Now, let's briefly review some other search and seizure situations in which the New York court and the Supreme Court take opposing views. In each one, the New York Court of Appeals (as the final authority on New York law) requires some actual justification for intrusive conduct by the police. The Supreme Court (as the final authority on the federal Constitution) requires none.
[And no, I'm not exaggerating. And no, don't blame me for what--in my view and I'm sure many readers will agree--are mostly dreadful search and seizure decisions of the Supreme Court. I didn't appoint them!]

Searches of private property:
Stewart F. Hancock, Jr.
The New York Court of Appeals requires a warrant and probable cause--i.e., reasonable ground to believe particular criminality or evidence thereof--before police may enter and search someone's private property. Seems pretty unexceptional. Unless there's a genuine emergency, police need a warrant, supported by probable cause, to search someone's property. (People v. Scott, 1992; court opinion by Judge Stewart F. Hancock, Jr.)

On the other hand, the Supreme Court requires no warrant, no probable cause, no reasonable suspicion, no legitimate hunch, nothing. Even if the property owner has posted No Trespassing signs and erected a fence! That's right. As long as the police stay outside the "curtilage"--i.e., the area immediately adjacent to the residence [peeping distance]--that Court requires no justification whatsoever.
The Supreme Court claims that property owners have "no reasonable expectation of privacy" in their property beyond the so-called "curtilage." Consequently, the Court does not even consider such a search to be a "search" at all. [Not kidding!] This is the Court's "open fields" doctrine. (Oliver v. U.S., 1984.)

Canine [or K-9] sniffs:
Vito J. Titone
The New York court views a dog sniffing you, your front door, or your car as enough of an intrusion upon your privacy that some justification is needed. Sure, it's not as invasive as a full-blown search of your body or your home. So, the Court of Appeals does not require a warrant and probable cause. But it does require reasonable suspicion that you've committed or are committing a crime--e.g., drug possession. (People v. Dunn, 1990; court opinion by Judge Vito J. Titone.)
[Even a dog sniff of the outside of your car requires at least some, more generalized, legitimate ("founded") suspicion of criminality. (People v. Devone, 2010.)]

On the other hand, the Supreme Court views a canine sniff as virtually no intrusion at all. That Court, therefore, doesn't even view it as a "search" and doesn't require any justification whatsoever. That's right. Not even the most generalized, amorphous, ambiguous, suspicion or hunch is required. Nothing.
So, when a police dog is sniffing your private areas--body or property--don't worry. It's not invading your privacy according to the Supreme Court! The K-9 is only sniffing for contraband. So your constitutional liberties, search and seizure rights, are not even implicated. (Ill. v. Caballes, 2005; U.S. v. Place, 1983.)

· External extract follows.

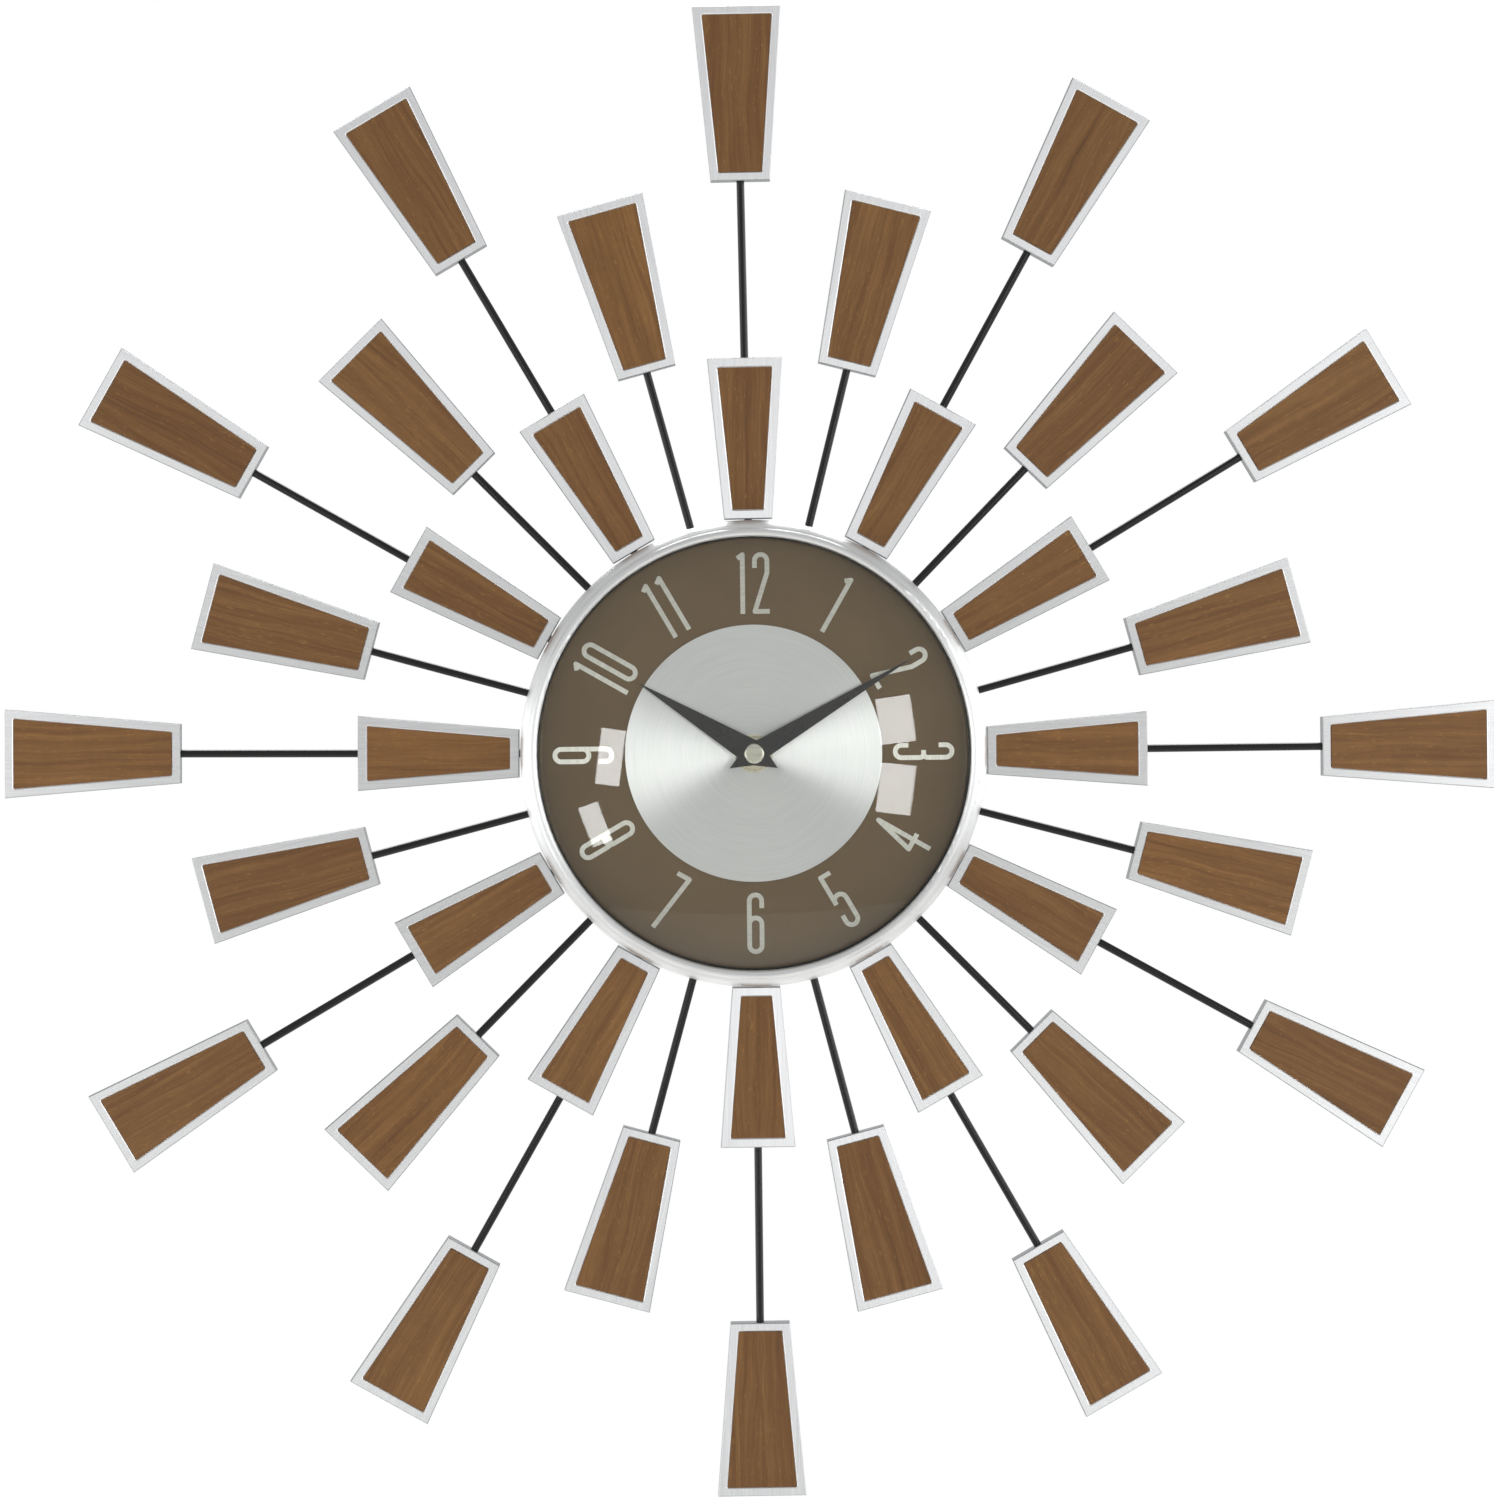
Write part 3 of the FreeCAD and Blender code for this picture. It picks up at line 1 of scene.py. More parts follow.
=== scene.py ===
"""Sunburst wall clock: materials, floor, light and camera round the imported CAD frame.

Metres, seen from the front along +Y, Z up. Procedural textures are laid out in millimetres of each node's own
object coordinates, so they move with the part. Angles on the dial run clockwise from twelve.
"""

import math

import bpy
from mathutils import Matrix, Quaternion, Vector

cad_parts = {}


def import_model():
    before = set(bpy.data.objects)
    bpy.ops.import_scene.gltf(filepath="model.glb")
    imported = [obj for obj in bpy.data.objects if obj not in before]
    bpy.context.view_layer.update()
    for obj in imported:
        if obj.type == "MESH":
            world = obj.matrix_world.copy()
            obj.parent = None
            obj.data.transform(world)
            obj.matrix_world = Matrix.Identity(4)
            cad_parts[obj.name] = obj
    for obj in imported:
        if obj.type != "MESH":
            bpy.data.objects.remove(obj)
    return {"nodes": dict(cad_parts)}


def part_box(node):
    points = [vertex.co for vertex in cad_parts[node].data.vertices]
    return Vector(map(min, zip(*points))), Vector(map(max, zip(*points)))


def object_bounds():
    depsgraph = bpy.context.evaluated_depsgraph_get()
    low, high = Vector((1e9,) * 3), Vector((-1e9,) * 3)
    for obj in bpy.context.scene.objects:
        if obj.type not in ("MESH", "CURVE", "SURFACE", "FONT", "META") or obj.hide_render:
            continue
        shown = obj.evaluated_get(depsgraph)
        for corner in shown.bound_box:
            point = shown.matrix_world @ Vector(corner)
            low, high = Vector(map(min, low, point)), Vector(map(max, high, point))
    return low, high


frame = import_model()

CAD_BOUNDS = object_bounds()

MM = 0.001
SPOKE_PITCH = 30.0  # degrees between two blades of one ring
MIDDLE_RING_TURN = 15.0  # the middle ring sits half a pitch further round
OUTER_BLADE_MIDDLE = 269.0  # millimetres from the hand axis to half way along a blade
MIDDLE_BLADE_MIDDLE = 197.0
INNER_BLADE_MIDDLE = 129.0


def linear(red, green, blue):
    """An 8-bit sRGB colour as the linear values that a colour socket takes."""
    out = []
    for value in (red, green, blue):
        part = value / 255
        out.append(part / 12.92 if part <= 0.04045 else ((part + 0.055) / 1.055) ** 2.4)
    return (*out, 1.0)


# ---------------------------------------------------------------- node trees

NOISE_LOW, NOISE_HIGH = 0.3, 0.7  # most of a noise's values lie between these
COLOUR_A, COLOUR_B, COLOUR_OUT = 6, 7, 2  # a Mix node's colour sockets, which share their names with others
BEVEL_SAMPLES = 4
FLAT_FACE, BROKEN_EDGE = 0.98, 0.9  # how far a normal follows the clock's axis on each


class Nodes:
    """A node tree, and short ways to add to it."""

    def __init__(self, owner):
        owner.use_nodes = True
        self.tree = owner.node_tree
        self.tree.nodes.clear()

    def node(self, kind, **settings):
        made = self.tree.nodes.new(kind)
        for key, value in settings.items():
            setattr(made, key, value)
        return made

    def feed(self, socket, value):
        """Link a socket, or set a fixed value on it."""
        if isinstance(value, bpy.types.NodeSocket):
            self.tree.links.new(value, socket)
        else:
            socket.default_value = value

    def math(self, operation, first, second=0.0):
        made = self.node("ShaderNodeMath", operation=operation)
        for socket, value in zip(made.inputs, (first, second)):
            self.feed(socket, value)
        return made.outputs[0]

    def spread(self, value, low, high, to_low=0.0, to_high=1.0):
        """A value between low and high, stretched to lie between to_low and to_high."""
        made = self.node("ShaderNodeMapRange")
        names = ("Value", "From Min", "From Max", "To Min", "To Max")
        for key, part in zip(names, (value, low, high, to_low, to_high)):
            self.feed(made.inputs[key], part)
        return made.outputs["Result"]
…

Well, digest that for a while.

I'm sure that for many who don't study the Supreme Court or its criminal investigation decisions, the Court's decisions are surprising. Even shocking. The decisions certainly don't paint a picture of a Court that takes search and seizure rights seriously or cares much about individual privacy. Many who do study the Court don't believe that the modern Court does.

And many who study the New York Court of Appeals and its decisions are grateful that one of the nation's finest courts actually does seem to care. Does seem to take its role as a guardian of fundamental rights seriously.

There are other state courts that do so as well. That's what some [including myself] really appreciate about federalism and states rights.